On 5 December Uzbekistan announced increases in the price of gas, alcohol and cigarettes, as part of the economic reforms initiated by President Shavkat Mirziyoyev. The price of liquified gas sold locally will increase between 20 and 100 per cent, effective 1 August, from when all regions will also pay the same price of gas. Taxes on alcoholic products will increase between 20 and 30 per cent while the tax on cigarettes will increase 125 per cent. There is little recent precedent for social unrest in the country but the reforms will be one of the first economic measures to significantly impact a large portion of the population, a crucial test for Mirziyoyev’s reform agenda. Political and economic relations between Uzbekistan and Tajikistan also appear set to improve further with Mirziyoyev announcing he will visit Dushanbe and calling for the resumption of flights with the cities of Bukhara and Samarkand, which have large ethnic Tajik populations.

Europe: Babis acknowledges no confidence vote will likely pass; British cabinet reshuffle

Sectors: all
Key Risks: political instability

Czech Prime Minister Andrzej Babis has acknowledged his minority government will likely lose a 10 January confidence vote. Only the Communists said that they would support the controversial billionaire’s government, albeit by abstaining on the vote. Babis’ ANO party holds 78 of 200 seats; the Communists control 15. Babis is also due to appear for hearings that could see him stripped of his parliamentary immunity this week. Babis may still seek agreement with the populist right-wing Freedom and Direct Democracy party. President Milos Zeman pledged to give Babis a second chance at forming a government should the confidence vote fail. British Prime Minister Theresa May has ordered a reshuffle of her Cabinet, although the most influential ministers will retain their posts. The reshuffle included Patrick McLoughlin stepping down as chairman of May’s Conservative party with Brandon Lewis replacing him.

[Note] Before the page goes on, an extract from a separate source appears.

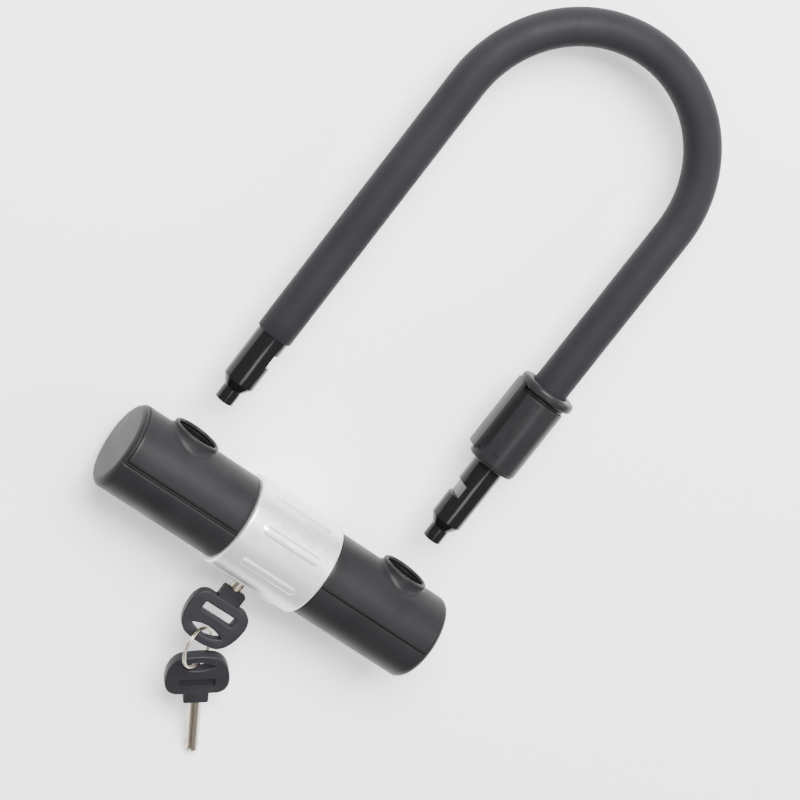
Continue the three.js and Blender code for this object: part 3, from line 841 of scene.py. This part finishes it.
def outline_curve(name, outlines, thickness, edge):
    """Outlines filled as one plate with rounded edges; the later ones are holes."""
    curve = bpy.data.curves.new(name, "CURVE")
    curve.dimensions = "2D"
    curve.fill_mode = "BOTH"
    curve.extrude = thickness / 2 - edge
    curve.bevel_depth = edge
    curve.bevel_resolution = 3
    curve.offset = -edge
    for outline in outlines:
        spline = curve.splines.new("POLY")
        spline.points.add(len(outline) - 1)
        for point, (x, y) in zip(spline.points, outline):
            point.co = (x, y, 0, 1)
        spline.use_cyclic_u = True
    piece = bpy.data.objects.new(name, curve)
    bpy.context.scene.collection.objects.link(piece)
    graph = bpy.context.evaluated_depsgraph_get()
    mesh = bpy.data.meshes.new_from_object(piece.evaluated_get(graph))
    vertices = [tuple(v.co) for v in mesh.vertices]
    faces = [tuple(p.vertices) for p in mesh.polygons]
    bpy.data.objects.remove(piece)
    return vertices, faces


def bow_neck():
    half = NECK_WIDTH / 2
    low = -NECK_LENGTH - 2.5
    outline = rounded([(-half, low), (half, low), (half, 0), (-half, 0)], 1.0, 4)
    return outline_curve("neck", [outline], BOW_THICK - 0.7, 0.5)


def build_bow(name, body, node, place, open_window, material):
    """A key's bow; its window goes through, or is a recess in both faces."""
    holes = [slot_outline()] + ([window_outline()] if open_window else [])
    plate = outline_curve("bow", [bow_outline()] + holes, BOW_THICK, 0.7)
    bow = mesh_piece(name, [plate, bow_neck()], place, 40)
    if not open_window:
        floor = BOW_THICK / 2 - RECESS_DEPTH
        for z0, z1 in ((floor, BOW_THICK), (-BOW_THICK, -floor)):
            cutter = extrude_part(window_outline(), z0, z1)
            carve(bow, mesh_piece("recess_cutter", [cutter], place))
        bow.data.set_sharp_from_angle(angle=math.radians(40))
    finish_piece(bow, body, "key_plastic", material, node)


def blade_section():
    """The half-round section with a groove down its round side, as (x, z) going round."""
    groove_low, groove_high, groove_floor = 0.5, 1.5, 0.3

    def crown(x):
        return BLADE_FLAT_Z + math.sqrt(BLADE_R ** 2 - x * x)

    def round_side(x_from, x_to, count):
        angles = np.linspace(math.acos(x_from / BLADE_R), math.acos(x_to / BLADE_R), count)
        return [(x, crown(x)) for x in BLADE_R * np.cos(angles)]

    groove = [(groove_high - 0.08, crown(groove_high) - 0.35), (groove_high - 0.2, groove_floor),
              (groove_low + 0.2, groove_floor), (groove_low + 0.08, crown(groove_low) - 0.35)]
    return round_side(BLADE_R, groove_high, 14) + groove + round_side(groove_low, -BLADE_R, 26)


def blade_width(y):
    """Half width allowed at each place along the blade: two steps, then the end block."""
    left = BLADE_LENGTH - y
    if left < BLADE_CHAMFER:
        return BLADE_R - BLADE_CHAMFER + left
    cut = 0.0
    for reach, depth in BLADE_STEPS:
        if left < reach:
            cut = depth
    return BLADE_R - cut


def build_blade(name, body, node, place, material):
    stations = [-TANG_LENGTH, 0, 8, 16]
    for reach, _ in BLADE_STEPS:
        stations += [BLADE_LENGTH - reach - 0.15, BLADE_LENGTH - reach + 0.15]
    stations += [BLADE_LENGTH - BLADE_CHAMFER, BLADE_LENGTH]
    section = blade_section()
    rows = []
    for y in stations:
        width = blade_width(y)
        rows.append([(max(-width, min(width, x)), y, z) for x, z in section])
    blade = mesh_piece(name, [capped(rows)], place, 32)
    finish_piece(blade, body, "nickel", material, node)


def build_ring(material):
    """A split ring: two flat turns of wire that step over each other."""
    steps = 220
    half_width, half_height = RING_WIRE_HALF
    section = rounded([(-half_width, -half_height), (half_width, -half_height),
                       (half_width, half_height), (-half_width, half_height)], 0.22, 3)
    rows = []
    for i in range(steps + 1):
        t = i / steps
        angle = math.radians(RING_START) + RING_TURNS * 2 * math.pi * t * 0.985
        step = min(1, max(0, (t - 0.46) / 0.08))
        level = -RING_TURN_STEP + 2 * RING_TURN_STEP * step * step * (3 - 2 * step)
        rows.append([((RING_R + r) * math.cos(angle), (RING_R + r) * math.sin(angle), level + h)
                     for r, h in section])
    ring = mesh_piece("split_ring", [capped(rows)], ring_place(), 35)
    finish_piece(ring, "ring", "nickel", material, "key_ring")


# ---------------------------------------------------------------------------
# CAD pieces that keep their shape
# ---------------------------------------------------------------------------
def dress_node(name, material):
    node = frame["nodes"][name]
    node.data.materials.clear()
    node.data.materials.append(material)
    bevel(node, 0.15, 2, 40)


def dress_mechanism(steel, brass, guide):
    for name in ("crossbar_tube", "housing_pin", "keyway_bezel", "lock_cam", "bolt_left",
                 "bolt_right"):
        dress_node(name, steel)
    for name in ["lock_housing", "lock_core"] + [f"detainer_disc_{i}" for i in range(1, 7)]:
        dress_node(name, brass)
    for name in ("bolt_guide_left", "bolt_guide_right"):
        dress_node(name, guide)


# ---------------------------------------------------------------------------
# Stage, in metres
# ---------------------------------------------------------------------------
VIEW_FROM = Vector((-0.3476, 0.1677, 0.9225))
VIEW_UP = Vector((-0.5297, 0.7767, -0.3408))
VIEW_TARGET = Vector((0.0056, 0.0806, 0))
VIEW_DISTANCE = 1.2429
LENS = 135.0
FLOOR_HALF = 6.0
FLOOR_ALBEDO = 0.93
FLOOR_GLOW = 0.4
SKY_STRENGTH = 0.45


def build_camera():
    data = bpy.data.cameras.new("camera")
    data.lens = LENS
    data.sensor_width = 36
    data.clip_start = 0.05
    camera = bpy.data.objects.new("camera", data)
    bpy.context.scene.collection.objects.link(camera)
    back = VIEW_FROM.normalized()
    right = VIEW_UP.cross(back).normalized()
    up = back.cross(right)
    turn = Matrix((right, up, back)).transposed().to_4x4()
    target = BAR.translation + VIEW_TARGET
    camera.matrix_world = Matrix.Translation(target + back * VIEW_DISTANCE) @ turn
    bpy.context.scene.camera = camera


def build_floor():
    """A pale sheet that glows a little, so that it comes out nearly white."""
    mesh = bpy.data.meshes.new("floor")
    corners = [(x * FLOOR_HALF, y * FLOOR_HALF, 0) for x, y in ((-1, -1), (1, -1), (1, 1), (-1, 1))]
    mesh.from_pydata(corners, [], [(0, 1, 2, 3)])
    floor = bpy.data.objects.new("floor", mesh)
    bpy.context.scene.collection.objects.link(floor)
    material = bpy.data.materials.new("floor_paper")
    material.use_nodes = True
    shader = material.node_tree.nodes["Principled BSDF"]
    shader.inputs["Base Color"].default_value = (FLOOR_ALBEDO, FLOOR_ALBEDO, FLOOR_ALBEDO, 1)
    shader.inputs["Roughness"].default_value = 0.9
    shader.inputs["Emission Color"].default_value = (1, 1, 1, 1)
    shader.inputs["Emission Strength"].default_value = FLOOR_GLOW
    mesh.materials.append(material)


def area_light(name, place, size, power):
    """A rectangular light turned to the middle of the lock."""
    data = bpy.data.lights.new(name, "AREA")
    data.shape = "RECTANGLE"
    data.size, data.size_y = size
    data.energy = power
    light = bpy.data.objects.new(name, data)
    light.location = place
    light.rotation_euler = (-Vector(place)).to_track_quat("-Z", "Y").to_euler()
    bpy.context.scene.collection.objects.link(light)


def build_lights():
    world = bpy.data.worlds.new("studio")
    world.use_nodes = True
    background = world.node_tree.nodes["Background"]
    background.inputs["Color"].default_value = (1, 1, 1, 1)
    background.inputs["Strength"].default_value = SKY_STRENGTH
    bpy.context.scene.world = world
    area_light("upper_light", (-0.35, 0.9, 1.25), (1.2, 0.8), 98)
    area_light("side_light", (1.2, 0.5, 0.8), (0.5, 1.0), 14)
    area_light("top_light", (0.1, -0.25, 1.7), (0.5, 0.5), 6)


# ---------------------------------------------------------------------------
# Build
# ---------------------------------------------------------------------------
build_camera()
build_floor()
build_lights()

nickel_material = nickel()
plastic_material = cover_plastic()
key_material = key_plastic()
build_covers(plastic_material)
build_liners(liner_rubber())
build_collar(satin_silver())
build_rod(black_steel())
build_coating(vinyl())
build_sleeve(sleeve_plastic())
build_bow("bow_a", "key_a", "key_a_bow", KEY_A, True, key_material)
build_blade("blade_a", "key_a", "key_a_blade", KEY_A, nickel_material)
build_ring(nickel_material)
build_bow("bow_b", "key_b", "key_b_bow", key_b_place(), False, key_material)
build_blade("blade_b", "key_b", "key_b_blade", key_b_place(), nickel_material)
dress_mechanism(machined("plain_steel", (0.5, 0.51, 0.53), 0.34),
                machined("brass", (0.62, 0.46, 0.2), 0.32),
                moulded_plastic("guide_plastic", (0.5, 0.49, 0.45), 0.5, 0.5, 0.01))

MENA: Syrian government-backed forces make gains in Ghouta and Idlib province

Sectors: all
Key Risks: war on land

On 7 January, the 4th Armoured Division of the Syrian Arab Army broke the siege of the Military Vehicles Administration base in the Eastern Ghouta town of Harasta outside Damascus. The success comes after Syrian-backed and Russian forces launched a ground and aerial offensive against the opposition-controlled territory on 2 January. The airstrike campaign by Syrian and Russian aircraft led to at least 17 deaths on 6 January, and casualty rates are likely to rise as the campaign continues in the coming days. Government-backed forces will continue to make notable gains in Idlib province, capitalising on retaking multiple villages in the last several days as they seek to regain control of the Abu al-Duhur airbase. The Syrian government-backed forces include an extensive deployment of Lebanese Hizbullah fighters. Government forces will succeed in their efforts to control the area despite the extensive presence of well-armed opposition militias.

Sub-Saharan Africa: Escalating protests a cause for concern in Sudan

Sectors: all
Key Risks: civil unrest; government crackdown; inflation

When in December 2017 the Sudanese government passed a controversial 2018 austerity budget that, in line with IMF recommendations, removed bread subsidies and also announced it would devalue the Sudanese Pound it appeared to be a recipe for disaster. Fast forward a month and prices of bread have over doubled in some parts of the country while inflation continues to soar. This has provoked protests in several locations across the country, including Khartoum, Nyala, al-Damazin and Geneina. The unrest echoes similar protests in 2013 when the government lifted fuel subsidies. More than 150 people were killed in the ensuing crackdown and there is a risk of yet another harsh crackdown this time around with President Omar al-Bashir keen to avoid the same fate of another Sudanese dictator, Jaafar Nimeiri, who was toppled in a popular uprising in 1985.